Ambos estão presos desde março deste ano e devem ser julgados pelo Supremo Tribunal Federal (STF), uma vez que Chiquinho é deputado federal e tem foro privilegiado.
Diretora executiva da Anistia Internacional Brasil, Jurema Werneck lembrou como Marielle era "uma ativista aguerrida" e considerou o assassinato como "um crime gravíssimo, que é parte da história do Brasil".
"O Brasil é o segundo país do mundo que mais mata a gente que luta. O Brasil é o segundo país de alta estagem de homicídio e que trabalhadores têm sua vida enceifada no caminho do trabalho. Aconteceu com Anderson Gomes. A data de hoje é uma chance que o Brasil tem de virar a página, de começar a aprender a fazer justiça. O holofote está sob o sistema de justiça hoje", declarou.
A ativista Claudia Alexandre discursou na frente do Tribunal de Justiça. Emocionada, disse que o estado mata "friamente" e "com crueldade" e "não se responsabiliza".
"Nós todas que somos mães precisamos fazer esse estado pagar", começou. "Eu sou mãe, vítima da dor, por esse estado desgraçado e omisso. Eu já estou morta. Me matar eles já não conseguem me matar mais. Eu já sou uma mulher morta, com o coração frio porque é isso que eles fazem com a gente. Eles são frios e nós temos que ser frios com eles também", finalizou.
Julgamento
Com início às 9h, o julgamento de Lessa e Queiroz será realizado no 4º Tribunal do Júri do Rio de Janeiro, no Centro da capital fluminense.
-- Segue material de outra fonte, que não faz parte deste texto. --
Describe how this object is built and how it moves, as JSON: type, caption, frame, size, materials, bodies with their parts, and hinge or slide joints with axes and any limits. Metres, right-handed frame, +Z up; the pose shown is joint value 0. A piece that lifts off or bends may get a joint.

Os réus estão presos desde 2019 e irão a júri popular. Eles participarão por videoconferência: Lessa, do Complexo Penitenciário de Tremembé, em São Paulo, e Queiroz, do Complexo da Papuda, em Brasília. Testemunhas também poderão participar de forma on-line. O julgamento terá transmissão ao vivo pelo canal do Tribunal de Justiça do Estado do Rio de Janeiro no YouTube.